Bill English's claim that productivity has grown pretty well in New Zealand is wrong, and flies in the face of evidence from his own Government and the view of most commentators, says Labour’s Finance spokesperson Grant Robertson.
“New Zealand has seen no growth in labour productivity in the last four years. In fact we are going backwards, with Treasury seeing 0.03 per cent drop over the past four years. As Bernard Doyle from JB Were has said, ‘New Zealand is in a productivity recession’.
“This is backed up by the OECD, which has noted that our labour productivity is well below leading OECD countries, restraining living standards and well-being.
“Bill English is plain wrong. He cannot deny that our productivity growth has stalled and that relying on population growth for growth in the economy is simply not sustainable.

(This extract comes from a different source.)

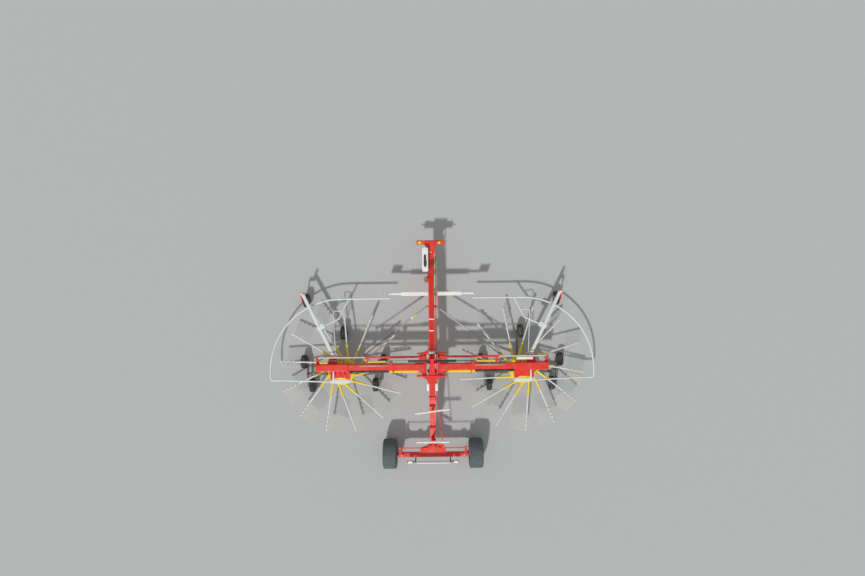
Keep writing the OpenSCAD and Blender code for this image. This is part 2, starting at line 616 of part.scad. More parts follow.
module carriage() color(red) {
    in_s = boom_s / 2 + 5;
    lip = boom_s / 2 + lip_gap;
    s2 = sleeve_s / 2;
    x0 = 2360;
    x1 = 3260;
    difference() {
        union() {
            tube_x(x0, x1, boom_y, beam_z, sleeve_s, sleeve_s, 22);
            for (x = [x0, x1 - 30]) tube_x(x, x + 30, boom_y, beam_z, sleeve_s + 20, sleeve_s + 20, 26);
            // Head that the gearbox hangs from
            block([rotor_x - 115, rotor_y - 130, beam_z - s2 - 20],
                [rotor_x + 130, boom_y, beam_z - s2 + 10]);
            block([rotor_x - 110, rotor_y - 125, beam_z - s2], [rotor_x + 110, boom_y, shelf_z - 5]);
            flat(soft([[2310, boom_y - s2 + 5, 0], [2880, boom_y - s2 + 5, 0], [2880, -600, 40],
                [2780, -600, 0], [2720, -560, 40], [2480, -560, 40], [2400, -600, 0], [2310, -600, 40]]),
                shelf_z - 20, shelf_z);
            // Ribs on the head, the outer two drawn out as arms for the guard's rear bar
            for (x = [2330, 2845]) side_plate(soft([[boom_y - s2 + 5, shelf_z - 40, 0],
                [-600, shelf_z - 34, 30], [-712, shelf_z - 22, 8], [-712, shelf_z, 8], [-600, shelf_z, 0],
                [-560, shelf_z + 20, 30], [boom_y - s2 + 5, shelf_z + 105, 0]]), 16, x);
            for (x = [2470, 2600, 2730]) side_plate(soft([[boom_y - s2 + 5, shelf_z - 10, 0],
                [-550, shelf_z - 10, 0], [-550, shelf_z + 15, 10], [-470, shelf_z + 30, 60],
                [boom_y - s2 + 5, shelf_z + 120, 0]]), 12, x);
        }
        block([x0 + 40, boom_y - in_s, beam_z - in_s], [x1 - 15, boom_y + in_s, beam_z + in_s]);
        block([x0 - 60, boom_y - lip, beam_z - lip], [x0 + 50, boom_y + lip, beam_z + lip]);
    }
    // Rod of the sliding cylinder and the bracket that it pulls on
    rod_x(20, 1010, 16, 1700, x1 - 20);
    flat(soft([[x1 - 110, boom_y + s2 - 5, 0], [x1, boom_y + s2 - 5, 0], [x1, 45, 20], [x1 - 50, 45, 10],
        [x1 - 60, -60, 60]]), 960, 985);
    block([x1 - 50, -40, 962], [x1, 45, 1050]);
    // Bracket of the guard and the feeler wheel's bar
    flat(soft([[2650, boom_y + s2 - 5, 0], [2970, boom_y + s2 - 5, 0], [2920, boom_y + s2 + 70, 60],
        [2920, bar_root[1] - 20, 0], [2700, bar_root[1] - 20, 0], [2700, boom_y + s2 + 70, 60]]), 881, 905);
    cheek(soft([[2700, 770, 20], [2920, 770, 20], [2920, 905, 0], [2700, 905, 0]]),
        bar_root[1] - 40, bar_root[1] - 20);
    for (x = [2712, 2908]) side_plate(soft([[-100, 890, 0], [bar_root[1] - 30, 890, 0],
        [bar_root[1] - 30, 790, 0], [-20, 870, 40]]), 14, x);
}

module rotor_gearbox() {
    top = beam_z - sleeve_s / 2 - 20;
    color(red) {
        translate([rotor_x, rotor_y, 0]) rotate_extrude() polygon([[0, 700], [150, 700], [150, 716],
            [128, 724], [112, 752], [112, top - 20], [0, top - 20]]);
        flat(section([rotor_x - 130, rotor_y - 126], [rotor_x + 130, rotor_y + 130], 30), 770, top);
        for (a = [45, 135, 225, 315]) translate([rotor_x, rotor_y, 0]) rotate([0, 0, a])
            translate([0, 6, 0]) cheek([[60, 705], [140, 705], [118, 790], [60, 790]], -12, 0);
    }
    color(black) rod_x(rotor_y, drive_z, 36, 1010, rotor_x - 200);
    color(cast) rod_x(rotor_y, drive_z, 48, rotor_x - 205, rotor_x - 125);
}

// Sleeve that joins two lengths of guard tube, centred on p and lying along d
module sleeve(p, d, r) {
    bar(p - d * 45 / norm(d), p + d * 45 / norm(d), r + 4);
}

// Guard bow, its branch, the feeler wheel's bar and the spindle at the bar's tip
module guard() color(zinc) {
    front_y = rotor_y + guard_reach;
    rear_y = rotor_y - 270;
    out_x = rotor_x + guard_reach;
    corner = 90;
    fork = [2380, front_y, guard_z];
    elbow = [2650, 1100, 690];
    clamp = [3198, 840, 765];
    rear_end = [out_x - 300, rear_y, guard_z];
    leg_end = [2870, rear_y + 5, shelf_z + 18];
    bar([1190, front_y, guard_z], [rotor_x, front_y, guard_z], guard_r);
    translate([rotor_x, rotor_y, guard_z]) rotate_extrude(angle = 90, $fn = 180)
        translate([guard_reach, 0]) circle(r = guard_r, $fn = 32);
    bar([out_x, rotor_y, guard_z], [out_x, rear_y + corner, guard_z], guard_r);
    translate([out_x - corner, rear_y + corner, guard_z]) rotate([0, 0, -90])
        rotate_extrude(angle = 90) translate([corner, 0]) circle(r = guard_r, $fn = 32);
    bar([out_x - corner, rear_y, guard_z], rear_end - [20, 0, 0], guard_r);
    bar(rear_end + [10, 0, -1], leg_end, guard_r - 2);
    sleeve([rotor_x, front_y, guard_z], [1, 0, 0], guard_r);
    sleeve([out_x, rotor_y, guard_z], [0, 1, 0], guard_r);
    sleeve(rear_end, [1, 0, 0], guard_r);
    // Rear bar that lies on the carriage's arms
    tube_x(2300, 2880, -660, shelf_z + seat + 18, 90, 36, 8);
    // Feeler wheel's bar
    difference() {
        union() {
            along(bar_root, bar_tip) translate([0, 0, 14])
                linear_extrude(norm(bar_tip - bar_root) - 14)
                    polygon(section([-32, -45], [32, 45], 10));
            translate([bar_tip[0], bar_tip[1], 560]) cylinder(h = 330, r = 34);
            translate([bar_tip[0], bar_tip[1], 560]) cylinder(h = 30, r = 44);
            cheek(soft([[2720, 772, 15], [2900, 772, 15], [2900, 868, 15], [2720, 868, 15]]),
                bar_root[1] - 20 + seat, bar_root[1] + 8);
        }
        translate([bar_tip[0], bar_tip[1], 550]) cylinder(h = 200, r = 18 + fit);
    }
    // Clamp on the bar and the branch that carries the bow
    translate(clamp) rotate([0, 0, 63]) flat(section([-70, -58], [70, 160], 20), -42, 42);
    bar([3090, 890, 765], elbow, 22);
    bar(elbow, fork, 22);
    along(elbow, fork) sphere(r = 26);
    sleeve(fork, [1, 0, 0], guard_r + 4);
}

module rotor_frame() color(cast) {
    translate([rotor_x, rotor_y, 0]) {
        translate([0, 0, 230]) cylinder(h = 470, r = post_r);
        translate([0, 0, 225]) cylinder(h = 90, r = 80);
        // Cross member and the arched beams that carry two wheels each
        tube_x(-beam_dx, beam_dx, -130, 265, 80, 70, 10);
        for (s = [-1, 1]) side_plate(soft([[-530, 172, 20], [-530, 232, 20], [-230, 306, 90],
            [-30, 306, 90], [270, 232, 20], [270, 172, 20], [60, 200, 60], [-320, 200, 60]]), 50, s * beam_dx);
        flat(soft([[-150, -168, 0], [150, -168, 0], [60, -60, 60], [60, 60, 20], [-60, 60, 20],
            [-60, -60, 60]]), 232, 298);
        // Arm of the front wheel
        side_plate(soft([[-110, 242, 0], [-110, 298, 0], [900, 298, 90], [1090, 236, 20], [1090, 174, 20],
            [1030, 174, 20], [880, 242, 90]]), 45, -107.5);
        block([-130, -100, 243], [-20, -40, 297]);
        // Stub axles
        for (w = small_wheels) {
            root = w[0] + w[2] * (small_w / 2 + 20);
            rod_x(w[1], small_r, 15, min(root, w[0] - w[2] * 30), max(root, w[0] - w[2] * 30));
        }
    }
}

// Small wheel: a rubber tyre moulded on its hub, as one solid
module small_wheel() {
    r = small_r;
    w = small_w / 2;
    rotate([0, 90, 0]) rotate_extrude() polygon([[15 + fit, -30], [40, -30], [50, -10], [90, -10],
        [95, -w + 25], [120, -w + 5], [160, -w], [r - 12, -w + 15], [r, -w + 45], [r, w - 45],
        [r - 12, w - 15], [160, w], [120, w - 5], [95, w - 25], [90, 10], [50, 10], [40, 30],
        [15 + fit, 30]]);
}

module rotor_wheel(i) color(black) {
    w = small_wheels[i - 1];
    translate([rotor_x + w[0], rotor_y + w[1], small_r]) small_wheel();
}

module rotor_hub(a0) color(yellow)
    translate([rotor_x, rotor_y, 0]) {
        difference() {
            union() {
                rotate_extrude($fn = 96) polygon([[0, 495], [150, 495], [150, 525], [185, 545],
                    [hub_r - 12, 545], [hub_r, 552], [hub_r, 640], [hub_r - 20, 656], [230, 672],
                    [180, 690], [0, 690]]);
                for (k = [0 : arm_count - 1]) rotate([0, 0, a0 + k * arm_step])
                    translate([0, arm_offset, arm_z]) rotate([0, 90 + arm_droop, 0]) {
                        translate([0, 0, 250]) cylinder(h = bearing_end - 250, r = bearing_r);
                        translate([0, 0, bearing_end - 26]) cylinder(h = 26, r = bearing_r + 7);
                        translate([0, 0, 330]) cylinder(h = 100, r = bearing_r + 7);
                    }
            }
            translate([0, 0, 485]) cylinder(h = 220, r = post_r + fit);
        }
    }

// Roll of an arm's tines about the arm: down in front, laid back behind
function roll(t) = t > 25 && t < 165 ? 5 : t >= 0 ? 45 : t > -12 || t < -168 ? 65 : 78;
function wrap(t) = t > 180 ? wrap(t - 360) : t <= -180 ? wrap(t + 360) : t;

// One arm along X with its tines, rolled back by the angle given
module tine_arm(lay) {
    rotate([0, 90, 0]) translate([0, 0, bearing_end]) cylinder(h = arm_reach - bearing_end, r = arm_r);
    rotate([-lay, 0, 0]) for (i = [0 : 2 : prong_count - 1]) {
        x = prong_first + i * prong_step;
        // Coil of a double tine and the clamp that holds it on the arm
        translate([x - 8, coil_at[0], coil_at[1]]) rotate([0, 90, 0])
            cylinder(h = prong_step + 16, r = coil_r);
        block([x + prong_step / 2 - 12, coil_at[0] - 4, coil_at[1] - 4],
            [x + prong_step / 2 + 12, 6, arm_r + 6]);
        for (p = [x, x + prong_step]) {
            translate([p, coil_at[0] - 6, -knee_at - 2]) cylinder(h = knee_at + coil_at[1], r = prong_r);
            along([p, coil_at[0] - 6, -knee_at], [p, coil_at[0] - 6 + tip_lean, -prong_len])
                cylinder(h = norm([tip_lean, prong_len - knee_at]), r = prong_r - 0.5);
        }
    }
}

module tine_arms(a0) color(zinc)
    translate([rotor_x, rotor_y, 0]) for (k = [0 : arm_count - 1]) {
        a = a0 + k * arm_step;
        rotate([0, 0, a]) translate([0, arm_offset, arm_z]) rotate([0, arm_droop, 0])
            tine_arm(roll(wrap(a + 7)));
    }

module feeler_fork() color(red) {
    arm_x = bar_tip[0] + small_w / 2 + 28;
    mid = [bar_tip[0], bar_tip[1]];
    translate([mid[0], mid[1], 500]) cylinder(h = 245, r = 18);
    flat(soft([[mid[0] - 50, mid[1] - 48, 35], [arm_x + 12, mid[1] - 48, 20], [arm_x + 12, mid[1] + 48, 20],
        [mid[0] - 50, mid[1] + 48, 35]]), 530, 560 - seat);
    side_plate(soft([[mid[1] + 45, 560 - seat, 0], [mid[1] - 45, 560 - seat, 0],
        [mid[1] - 60, 430, 60], [mid[1] - trail - 45, 330, 70], [mid[1] - trail - 45, 160, 35],
        [mid[1] - trail + 45, 160, 35], [mid[1] - trail + 50, 270, 50], [mid[1] + 45, 470, 60]]), 24, arm_x);
    rod_x(mid[1] - trail, small_r, 15, mid[0] - 30, arm_x);
    rod_x(mid[1] - trail, small_r, 30, arm_x - 16, arm_x + 20);
}

module feeler_wheel() color(black)
    translate([bar_tip[0], bar_tip[1] - trail, small_r]) small_wheel();

module side_piece(p, s) {
    a0 = phase[s == "left" ? 0 : 1][1];
    on_side(s) {
        if (p == "boom") boom();
        if (p == "boom_drive") boom_drive();
        if (p == "lift_barrel") lift_barrel();
        if (p == "lift_rod") lift_rod();
        if (p == "strut_tube") strut_tube();
        if (p == "strut_rod") strut_rod();
        if (p == "carriage") carriage();
        if (p == "rotor_gearbox") rotor_gearbox();
        if (p == "guard") guard();
        if (p == "rotor_frame") rotor_frame();
        if (p == "rotor_hub") rotor_hub(a0);
        if (p == "tine_arms") tine_arms(a0);
        if (p == "feeler_fork") feeler_fork();
        if (p == "feeler_wheel") feeler_wheel();
        for (i = [1 : 5]) if (p == str("rotor_wheel_", i)) rotor_wheel(i);
        if (p == "tie_rod") tie_rod();
        if (p == "knuckle") knuckle();
        if (p == "road_rim") road_rim();
        if (p == "road_tyre") road_tyre();
    }
}

drawbar();
centre_frame();
rear_frame();
arm_racks();
lamp_board();
front_boards();
toolbox();
drive_line();
jack_leg();
headstock();
steer_rod();
bell_crank();
for (p = SIDE_PARTS) for (s = SIDES) side_piece(p, s);
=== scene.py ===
# A towed hay rake with two rotors and centre delivery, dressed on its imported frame. The frame is X to
# the right, Y forward and Z up, in metres, with the origin on the ground.
import math

import bpy
from mathutils import Matrix, Vector


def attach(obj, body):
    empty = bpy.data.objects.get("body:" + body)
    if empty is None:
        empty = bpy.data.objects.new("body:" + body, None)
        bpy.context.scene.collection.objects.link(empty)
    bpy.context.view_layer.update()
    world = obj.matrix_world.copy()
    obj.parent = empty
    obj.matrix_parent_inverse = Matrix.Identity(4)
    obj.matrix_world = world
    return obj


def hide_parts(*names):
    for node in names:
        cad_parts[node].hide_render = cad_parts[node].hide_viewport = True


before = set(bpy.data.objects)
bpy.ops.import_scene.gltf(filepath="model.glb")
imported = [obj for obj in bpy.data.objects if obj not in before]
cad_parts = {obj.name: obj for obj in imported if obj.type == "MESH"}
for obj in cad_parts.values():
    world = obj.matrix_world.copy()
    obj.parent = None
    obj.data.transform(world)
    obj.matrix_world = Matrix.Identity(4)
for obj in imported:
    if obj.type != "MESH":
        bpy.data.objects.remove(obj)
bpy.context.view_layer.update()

# Camera: 17 m above the drawbar and looking straight down, with a 24 mm lens on a 36 mm sensor. The
# machine stands a little turned in the picture.
CAMERA_AT = (0.036, 1.95, 17.2)
CAMERA_TURN = math.radians(-0.63)

bpy.ops.object.camera_add(location=CAMERA_AT, rotation=(0.0, 0.0, CAMERA_TURN))
camera = bpy.context.object
camera.data.lens = 24.0
camera.data.sensor_width = 36.0
camera.data.clip_end = 200.0
bpy.context.scene.camera = camera
bpy.context.scene.view_settings.view_transform = "Standard"

# Red frame: drawbar, centre frame and rear frame. Each is welded up from box tube and plate and powder
# coated red. Hexagon bolts through their flanges join them to one long beam, and nuts hold the pins
# that the booms fold on and that the bell crank turns on.
DUST_SCALE = 7.0
MUD_SCALE = 11.0
WORN_EDGE = 0.0035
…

“It is improving productivity that will drive higher wages in New Zealand. In the last year wages have failed to keep up with inflation. We will not turn that trend around unless we can lift the value of our work.
“The international evidence shows that investing in workforce skills is critical to lifting productivity. That is why Labour is so focused on investing in education and training.
“Our three years free education and training policy will not only benefit school leavers but all those in the workforce who have not studied or trained before.
“We also need to lift our investment in research and development. Innovation is core to productivity growth and Labour's Research and Development Tax Credits will give businesses the certainty to invest in this critical area,” says Grant Robertson.